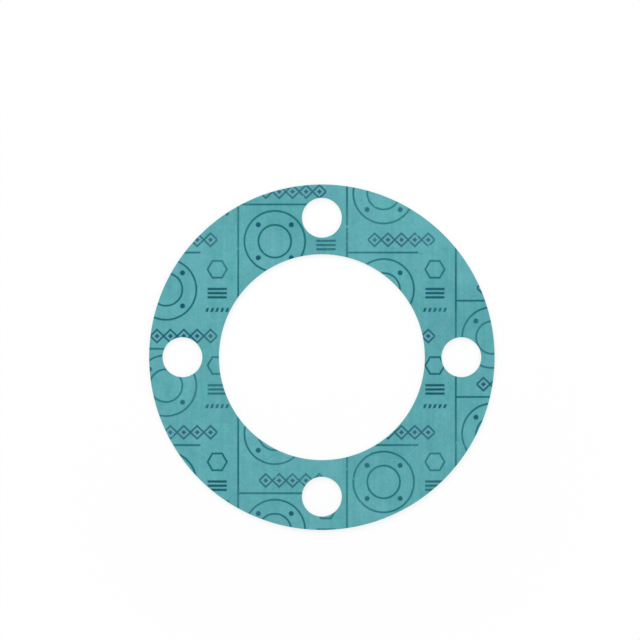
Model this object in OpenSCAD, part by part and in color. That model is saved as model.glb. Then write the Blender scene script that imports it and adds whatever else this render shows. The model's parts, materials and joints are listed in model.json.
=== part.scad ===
// Flat full-face gasket for a four-bolt flange, die cut in one piece from compressed fibre sheet.
// It lies on its lower face. The origin is the middle of that face, and +Z is the axis of the
// middle opening. Lengths are in millimetres.

/* [Sheet] */
// Thickness of the sheet
sheet_t = 1.6; // [0.8:0.1:6.4]

/* [Middle opening] */
// Diameter of the opening in the middle
bore_d = 98.425; // [40:0.025:200]

/* [Bolt holes] */
// Number of bolt holes, evenly spaced from +X
bolt_count = 4; // [2:1:8]
// Diameter of the bolts that pass through
bolt_d = 15.875; // [6:0.025:24]
// How much wider a bolt hole is than its bolt
bolt_clearance = 3.175; // [1:0.025:6]

/* [Widths of sheet left round the bolt holes] */
// Between a bolt hole and the middle opening
inner_land = 7.9375; // [2:0.0625:30]
// Between a bolt hole and the outer edge
outer_land = 6.35; // [2:0.05:30]

/* [Cut edges] */
// Radius of the upper edges, where the sheet draws down as the die goes in
roll_r = 0.2; // [0.05:0.05:0.4]
// Size of the bevel on the lower edges, where the die breaks out
break_w = 0.1; // [0.05:0.05:0.3]

/* [Hidden] */
$fn = 180;
// Teal of the sheet
sheet_colour = [0.38, 0.66, 0.69];
// Diameter of a bolt hole
hole_d = bolt_d + bolt_clearance;
// Diameter of the circle that the bolt holes are centred on
bolt_circle_d = bore_d + 2 * inner_land + hole_d;
// Diameter of the outer edge
outer_d = bolt_circle_d + hole_d + 2 * outer_land;
// Height at which the straight wall of an edge ends and its rolled part starts
roll_z = sheet_t - roll_r;
// How far a cutter reaches past the faces of the sheet
overcut = 1;

// Disc that the die cuts round, with its upper edge rolled over and its lower edge bevelled
module blank() {
    edge_r = outer_d / 2;
    rotate_extrude() {
        polygon([
            [0, 0],
            [edge_r - break_w, 0],
            [edge_r, break_w],
            [edge_r, roll_z],
            [edge_r - roll_r, roll_z],
            [edge_r - roll_r, sheet_t],
            [0, sheet_t]
        ]);
        translate([edge_r - roll_r, roll_z]) circle(r = roll_r);
    }
}

// What the die takes out for a round opening of diameter d. It leaves the same two edges
// on the wall of the opening as the blank has on its rim.
module opening(d) {
    wall_r = d / 2;
    rotate_extrude() difference() {
        polygon([
            [0, -overcut],
            [wall_r + break_w + overcut, -overcut],
            [wall_r, break_w],
            [wall_r, roll_z],
            [wall_r + roll_r, roll_z],
            [wall_r + roll_r, sheet_t + overcut],
            [0, sheet_t + overcut]
        ]);
        translate([wall_r + roll_r, roll_z]) circle(r = roll_r);
    }
}

// What the die takes out for the bolt holes, evenly spaced on the bolt circle
module bolt_openings() {
    for (i = [0 : bolt_count - 1])
        rotate([0, 0, 360 * i / bolt_count])
            translate([bolt_circle_d / 2, 0, 0])
                opening(hole_d);
}

module gasket() {
    color(sheet_colour) difference() {
        blank();
        opening(bore_d);
        bolt_openings();
    }
}

gasket();
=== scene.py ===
"""A flat flange gasket, die cut from compressed fibre sheet with a printed upper face.

It lies on a white floor in soft light, and the camera looks straight down on it. Lengths are in
metres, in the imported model's frame: the lower face is at z = 0, and +Z is the sheet's axis.
"""

import itertools
import json
import math

import bmesh
import bpy
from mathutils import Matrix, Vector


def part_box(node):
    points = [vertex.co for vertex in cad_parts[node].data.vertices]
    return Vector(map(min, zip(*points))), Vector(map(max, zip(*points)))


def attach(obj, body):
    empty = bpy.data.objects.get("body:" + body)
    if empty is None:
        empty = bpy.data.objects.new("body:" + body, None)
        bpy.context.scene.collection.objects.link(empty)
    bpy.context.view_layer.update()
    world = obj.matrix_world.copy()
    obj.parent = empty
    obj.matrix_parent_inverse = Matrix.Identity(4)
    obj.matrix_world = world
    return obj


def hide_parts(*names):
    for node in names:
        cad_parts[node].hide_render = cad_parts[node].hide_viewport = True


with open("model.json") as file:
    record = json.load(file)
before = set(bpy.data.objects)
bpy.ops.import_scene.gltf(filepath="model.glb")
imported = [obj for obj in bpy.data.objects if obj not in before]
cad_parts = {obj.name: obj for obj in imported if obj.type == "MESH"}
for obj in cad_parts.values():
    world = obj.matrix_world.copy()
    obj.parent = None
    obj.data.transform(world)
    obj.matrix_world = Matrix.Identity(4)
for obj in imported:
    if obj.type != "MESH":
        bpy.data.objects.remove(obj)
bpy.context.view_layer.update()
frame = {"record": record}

# Sizes of the gasket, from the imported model

MM = 0.001
mounts = {mount["name"]: mount for mount in frame["record"]["mounts"]}
bore_dims, bolt_dims = mounts["bore"]["dims"], mounts["bolts"]["dims"]
sheet_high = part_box("gasket")[1]

RIM_R = sheet_high.x
SHEET_T = sheet_high.z
BORE_R = bore_dims["r_mm"] * MM
HOLE_R = bolt_dims["hole_r_mm"] * MM
HOLE_COUNT = bolt_dims["count"]
BOLT_CIRCLE_R = bolt_dims["pcd_mm"] * MM / 2
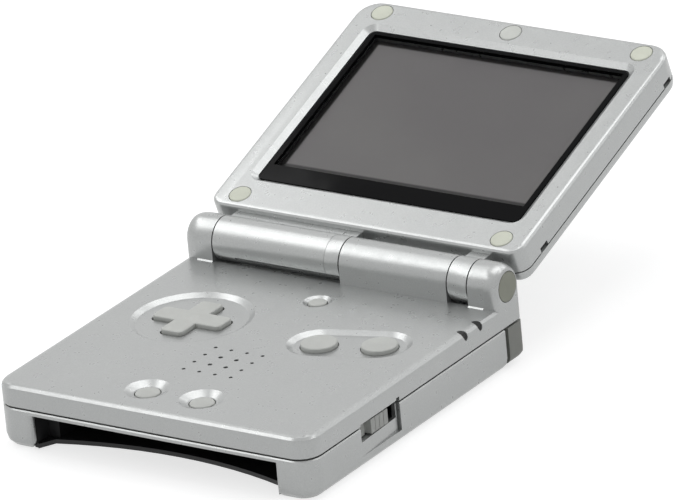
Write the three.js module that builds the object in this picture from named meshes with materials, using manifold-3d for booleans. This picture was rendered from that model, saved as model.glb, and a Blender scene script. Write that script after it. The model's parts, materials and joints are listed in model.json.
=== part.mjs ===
// Clamshell handheld game console, open at the back stop of its hinge and resting on its underside.
// Millimetres. The origin is on the underside at its centre: X to the right, Y to the hinge, Z up.
// Base pieces are drawn from the base's front edge, and lid pieces from the hinge axis, in a turned group.

import * as THREE from 'three';
import { mergeVertices } from 'three/addons/utils/BufferGeometryUtils.js';
import Module from 'manifold-3d';

const wasm = await Module();
wasm.setup();

// Base
const BASE_WIDTH = 82;
const BASE_DEPTH = 84.1;
const DECK_HEIGHT = 14.9;
const SEAM_DROP = 5.1;
const SHELL_WALL = 1.6;
const DECK_PLATE = 1.6;
const FLOOR_PLATE = 1.3;
const FRONT_CORNER_R = 5;
const BACK_CORNER_R = 3;
const DECK_EDGE_R = 1.4;
const FOOT_EDGE_R = 2.9;
const SEAM_EDGE_R = 0.25;

// Clearances
const CLEAR = 0.3;
const SEAT = 0.1;
const RUNNING = 0.35;
const OVERRUN = 1;

// Hinge
const BARREL_R = 5.02;
const AXIS_RISE = 3.98;
const OPEN_ANGLE = 161.17;
const LEFT_KNUCKLE = 7.53;
const RIGHT_KNUCKLE = 7.4;
const SHORT_BARREL = 5.2;
const CENTRE_KNUCKLE = 28.29;
const KNUCKLE_FILLET = 0.3;
const KNUCKLE_END_R = 1.55;
const KNUCKLE_END_LENGTH = 3.3;
const BORE_R = 3.2;
const BORE_END_WALL = 2.7;
const END_CAP_R = 3.38;
const END_CAP_DEPTH = 1.45;
const END_CAP_PROUD = 0.05;
const CLICK_UNIT_REACH = 6.2;
const LEFT_PIN_REACH = 6;
const TROUGH_GAP = 0.8;
const TROUGH_WALL = 0.8;
const BARREL_SPLIT = 0.35;
const BARREL_SPLIT_START = 5.4;
const BARREL_SPLIT_TICK = 1.2;
const BARREL_SPLIT_FALL = 29;
const BARREL_RING_MARGIN = 3.7;
const BARREL_RING_WIDTH = 0.15;
const BARREL_RING_DEPTH = 0.07;

// Lid
const LID_SETBACK = 0.75;
const LID_START = 6.59;
const LID_FACE_GAP = 0.38;
const LID_THICKNESS = 9.1;
const LID_FRONT_DEPTH = 5.85;
const LID_WALL = 1.5;
const LID_BACK_PLATE = 1.4;
const LID_FACE_PLATE = 2.6;
const LID_FOOT_CORNER_R = 3.5;
const LID_HEAD_CORNER_R = 5.5;
const LID_FACE_EDGE_R = 1;
const LID_BACK_EDGE_R = 2;
const WEB_BARREL_DROP = 0.7;
const WEB_FOOT_DROP = 1.6;
const LATCH_SLOT_LENGTH = 3;
const LATCH_SLOT_HEIGHT = 1.05;
const LATCH_SLOT_DEPTH = 0.9;
const LATCH_SLOT_MARGIN = 7.6;

// Screen
const WINDOW_SIDE_MARGIN = 5;
const WINDOW_FOOT_MARGIN = 9;
const WINDOW_HEAD_MARGIN = 7.45;
const WINDOW_CORNER_R = 3.1;
const WINDOW_BEVEL = 1.05;
const WINDOW_SLOPE = 1.35;
const WINDOW_THICKNESS = 0.9;
const WINDOW_LEDGE = 1;
const LEDGE_MARGIN = 1.2;
const PANEL_SIDE_MARGIN = 7.8;
const PANEL_FOOT_MARGIN = 16.74;
const PANEL_THICKNESS = 1.2;
const PANEL_GAP = 0.65;
const PANEL_HEAD_MARGIN = 10.2;
const LIGHT_UNIT_THICKNESS = 2.3;
const SCREEN_FRAME_WALL = 3.5;
const SCREEN_FRAME_FLOOR = 0.6;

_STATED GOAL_
Only the lines from the one containing "same two edges" through the one containing "before = set(bpy.data.objects)" are to be retyped, both boundary lines included, with no other material.

_OUTPUT OF THE TASK_
// What the die takes out for a round opening of diameter d. It leaves the same two edges
// on the wall of the opening as the blank has on its rim.
module opening(d) {
    wall_r = d / 2;
    rotate_extrude() difference() {
        polygon([
            [0, -overcut],
            [wall_r + break_w + overcut, -overcut],
            [wall_r, break_w],
            [wall_r, roll_z],
            [wall_r + roll_r, roll_z],
            [wall_r + roll_r, sheet_t + overcut],
            [0, sheet_t + overcut]
        ]);
        translate([wall_r + roll_r, roll_z]) circle(r = roll_r);
    }
}

// What the die takes out for the bolt holes, evenly spaced on the bolt circle
module bolt_openings() {
    for (i = [0 : bolt_count - 1])
        rotate([0, 0, 360 * i / bolt_count])
            translate([bolt_circle_d / 2, 0, 0])
                opening(hole_d);
}

module gasket() {
    color(sheet_colour) difference() {
        blank();
        opening(bore_d);
        bolt_openings();
    }
}

gasket();
=== scene.py ===
"""A flat flange gasket, die cut from compressed fibre sheet with a printed upper face.

It lies on a white floor in soft light, and the camera looks straight down on it. Lengths are in
metres, in the imported model's frame: the lower face is at z = 0, and +Z is the sheet's axis.
"""

import itertools
import json
import math

import bmesh
import bpy
from mathutils import Matrix, Vector


def part_box(node):
    points = [vertex.co for vertex in cad_parts[node].data.vertices]
    return Vector(map(min, zip(*points))), Vector(map(max, zip(*points)))


def attach(obj, body):
    empty = bpy.data.objects.get("body:" + body)
    if empty is None:
        empty = bpy.data.objects.new("body:" + body, None)
        bpy.context.scene.collection.objects.link(empty)
    bpy.context.view_layer.update()
    world = obj.matrix_world.copy()
    obj.parent = empty
    obj.matrix_parent_inverse = Matrix.Identity(4)
    obj.matrix_world = world
    return obj


def hide_parts(*names):
    for node in names:
        cad_parts[node].hide_render = cad_parts[node].hide_viewport = True


with open("model.json") as file:
    record = json.load(file)
before = set(bpy.data.objects)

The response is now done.